I like the colour, white. I used to like black. White also takes some maturity to appreciate. It's sensitive, it can change to another shade or a completely different colour so easily. It's also a fresh slate, a blank canvas.


Favourite body of water? I like the ocean, without a doubt. It's just so dangerous and relentless, it reduces any human to its mercy. All the gadgets and deep sea exploration... I will never fully understand it..."


I break away from my memory of last week's trip to Nan Tien Temple in Wollongong. A day's car trip with an exciting conversation about how the colours we like, the animals we are drawn to and the bodies of water we appreciate most represent deeper aspects of ourselves.
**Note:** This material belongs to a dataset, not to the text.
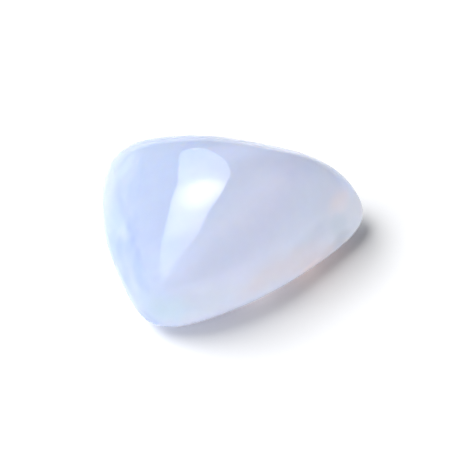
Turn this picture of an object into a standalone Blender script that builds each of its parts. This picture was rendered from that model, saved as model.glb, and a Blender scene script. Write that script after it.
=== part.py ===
"""A tumbled blue chalcedony, polished all over, lying on its flat side.

The stone is a pebble with softly worn faces. Each face is given by the way it looks and by its
distance from the middle of the stone, and one exponent rounds all the edges between them, as
tumbling does. Lengths are in millimetres and angles in degrees until the mesh is made in metres.
"""

import bmesh
import bpy
import numpy as np

MM = 0.001

# The worn faces, as (azimuth, tilt, distance). Azimuth turns from +X towards +Y, tilt leans from
# straight up (0) over the side (90) to straight down (180), and distance is in millimetres.
ROOF_LEFT = (156, 31, 6.8)
ROOF_TOP = (152, 11, 7.0)
ROOF_BACK = (71, 50, 10.1)
BEVEL_LEFT = (181, 70, 14.7)
BEVEL_RIGHT = (-38, 61, 7.5)
BEVEL_FRONT = (-77, 72, 11.0)
SIDE_LEFT = (206, 88, 14.7)
SIDE_BACK = (68, 108, 11.9)
SIDE_FRONT_RIGHT = (-59, 125, 9.7)
UNDERSIDE = (0, 180, 5.5)
WORN_FACES = (
    ROOF_LEFT,
    ROOF_TOP,
    ROOF_BACK,
    BEVEL_LEFT,
    BEVEL_RIGHT,
    BEVEL_FRONT,
    SIDE_LEFT,
    SIDE_BACK,
    SIDE_FRONT_RIGHT,
    UNDERSIDE,
)

# How far tumbling has rounded the edges: 2 would be nearly an egg, 12 nearly sharp.
EDGE_EXPONENT = 5.2

# The flat that wear has left on the underside, as the depth it takes off the rounded stone.
SEAT_DEPTH = 0.08

# Vertices closer to the cutting plane than this, in metres, count as lying on it.
MERGE_DISTANCE = 1e-7

# The mesh starts as a triangulated sphere, and each subdivision makes four triangles of one.
SPHERE_SUBDIVISIONS = 5

# The triangles are evened out as if their edges were springs. An edge pulls by its length, and by
# this many millimetres more for each radian it bends, so that tight corners get more triangles.
BEND_PULL = 6.0
EVENING_ROUNDS = 300
EVENING_STEP = 0.25

CHALCEDONY_BLUE = (0.58, 0.66, 0.86, 1.0)
POLISHED_ROUGHNESS = 0.08


def face_directions():
    """Return the unit direction of each worn face, and its distance from the middle."""
    azimuth, tilt, distance = np.array(WORN_FACES, dtype=float).T
    azimuth = np.radians(azimuth)
    tilt = np.radians(tilt)
    directions = np.stack(
        (np.sin(tilt) * np.cos(azimuth), np.sin(tilt) * np.sin(azimuth), np.cos(tilt)), axis=1
    )
    return directions, distance


def stone_radius(directions):
    """Return how far the surface lies from the middle of the stone along unit directions."""
    face, distance = face_directions()
    nearness = np.maximum(directions @ face.T, 0.0) / distance
    return (nearness ** EDGE_EXPONENT).sum(axis=1) ** (-1.0 / EDGE_EXPONENT)


def surface_normals(points):
    """Return the unit normals of the surface at points on it."""
    face, distance = face_directions()
    nearness = np.maximum(points @ face.T, 0.0) / distance
    normals = (nearness ** (EDGE_EXPONENT - 1.0) / distance) @ face
    return normals / np.linalg.norm(normals, axis=1, keepdims=True)


def even_out(directions, edges):
    """Return the directions moved so that the edges between them are alike in length and bend."""
    start, end = edges.T
    for _ in range(EVENING_ROUNDS):
        points = directions * stone_radius(directions)[:, None]
        normals = surface_normals(points)
        along = points[end] - points[start]
        bend = np.linalg.norm(normals[end] - normals[start], axis=1)
        pull = np.linalg.norm(along, axis=1) + BEND_PULL * bend
        total = np.zeros(len(points))
        move = np.zeros_like(points)
        np.add.at(total, start, pull)
        np.add.at(total, end, pull)
        np.add.at(move, start, pull[:, None] * along)
        np.add.at(move, end, -pull[:, None] * along)
        points += EVENING_STEP * move / total[:, None]
        directions = points / np.linalg.norm(points, axis=1, keepdims=True)
    return directions


def shape_stone(mesh):
    """Move the vertices of a unit sphere to the surface of the stone, in metres."""
    mesh.verts.index_update()
    edges = np.array([[vertex.index for vertex in edge.verts] for edge in mesh.edges])
    directions = np.array([vertex.co.normalized()[:] for vertex in mesh.verts])
    directions = even_out(directions, edges)
    points = directions * stone_radius(directions)[:, None] * MM
    for vertex, point in zip(mesh.verts, points):
        vertex.co = point


def grind_seat(mesh):
    """Cut the underside flat, so that the stone rests on a real face."""
    lowest = min(vertex.co.z for vertex in mesh.verts)
    cut = bmesh.ops.bisect_plane(
        mesh,
        geom=mesh.verts[:] + mesh.edges[:] + mesh.faces[:],
        dist=MERGE_DISTANCE,
        plane_co=(0.0, 0.0, lowest + SEAT_DEPTH * MM),
        plane_no=(0.0, 0.0, 1.0),
        clear_inner=True,
    )
    rim = [edge for edge in cut["geom_cut"] if isinstance(edge, bmesh.types.BMEdge)]
    bmesh.ops.contextual_create(mesh, geom=rim)


def stand_on_origin(mesh):
    """Put the seat on z = 0 and the middle of the bounding box over the origin."""
    low = [min(vertex.co[axis] for vertex in mesh.verts) for axis in range(3)]
    high = [max(vertex.co[axis] for vertex in mesh.verts) for axis in range(3)]
    shift = (-(low[0] + high[0]) / 2, -(low[1] + high[1]) / 2, -low[2])
    bmesh.ops.translate(mesh, vec=shift, verts=mesh.verts[:])


def chalcedony_material():
    """Return the plain polished blue of the stone."""
    material = bpy.data.materials.new("polished_chalcedony")
    material.use_nodes = True
    surface = material.node_tree.nodes["Principled BSDF"]
    surface.inputs["Base Color"].default_value = CHALCEDONY_BLUE
    surface.inputs["Roughness"].default_value = POLISHED_ROUGHNESS
    surface.inputs["Metallic"].default_value = 0.0
    return material


def make_stone():
    """Build the stone as one closed object."""
    form = bmesh.new()
    bmesh.ops.create_icosphere(form, subdivisions=SPHERE_SUBDIVISIONS, radius=1.0)
    shape_stone(form)
    grind_seat(form)
    stand_on_origin(form)
    bmesh.ops.recalc_face_normals(form, faces=form.faces[:])

    mesh = bpy.data.meshes.new("chalcedony")
    form.to_mesh(mesh)
    form.free()
    mesh.shade_smooth()
    mesh.materials.append(chalcedony_material())
    stone = bpy.data.objects.new("chalcedony", mesh)
    bpy.context.scene.collection.objects.link(stone)


def main():
    """Clear the scene and build the stone."""
    for old in list(bpy.data.objects):
        bpy.data.objects.remove(old, do_unlink=True)
    make_stone()


main()
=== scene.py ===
"""Looks of a tumbled blue chalcedony: its polish, its milky colour and the studio it lies in.

The stone is made again from the same worn faces as the CAD solid, with a mesh fine enough for clean
reflections. Its milky body is a scattering material, with clouds of colour placed in the stone and
with light and shade painted into its colour. The pool of light on the surface round it is painted too.
Lengths are in millimetres until a mesh or a node is made, which take metres.
"""

import logging
import math
from dataclasses import dataclass, field
from enum import Enum

import bmesh
import bpy
import numpy as np
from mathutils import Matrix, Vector


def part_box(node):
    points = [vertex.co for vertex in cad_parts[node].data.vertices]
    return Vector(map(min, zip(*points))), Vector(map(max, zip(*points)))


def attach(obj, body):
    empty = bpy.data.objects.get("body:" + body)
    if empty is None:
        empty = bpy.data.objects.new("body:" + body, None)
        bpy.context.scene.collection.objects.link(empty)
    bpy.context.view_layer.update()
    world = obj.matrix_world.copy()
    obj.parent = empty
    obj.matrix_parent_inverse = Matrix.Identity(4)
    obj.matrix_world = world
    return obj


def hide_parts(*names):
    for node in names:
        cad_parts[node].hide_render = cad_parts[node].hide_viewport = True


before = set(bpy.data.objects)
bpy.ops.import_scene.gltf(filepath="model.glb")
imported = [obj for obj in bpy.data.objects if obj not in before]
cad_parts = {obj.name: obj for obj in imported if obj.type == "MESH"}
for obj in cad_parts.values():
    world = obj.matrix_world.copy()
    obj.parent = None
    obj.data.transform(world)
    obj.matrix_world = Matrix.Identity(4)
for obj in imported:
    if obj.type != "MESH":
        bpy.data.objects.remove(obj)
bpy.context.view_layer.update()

MM = 0.001

# The sockets of a node that mixes colours, by number, because they share their names with others.
MIX_SHARE = 0
MIX_UNDER = 6
MIX_OVER = 7
MIX_RESULT = 2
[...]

Drawn back into memory, the temple was a beautiful realisation, or a reaffirmation of how attraction of abstract human energy works. Like a combination of magnets and antennas, we push and pull others based on who we output ourselves in a certain moment. I put my hands together and felt a powerful presence of appreciation and gratitude; I'm thankful for life to have given me two close friends who came to the temple with me. Appreciation and gratitude so powerful and heart-moving, I am simply unable or unwilling to ask for more in that moment. The previous voice throbbing "where were these people in my childhood?" slowly ebbing away.



Giving incense


We stood on top of the hill, overlooking the vast temple grounds. And I couldn't help but feel the weight of change, shifting from what was once subconscious yet powerful feelings of shame, spurred by childhood habits, into yielding acceptance.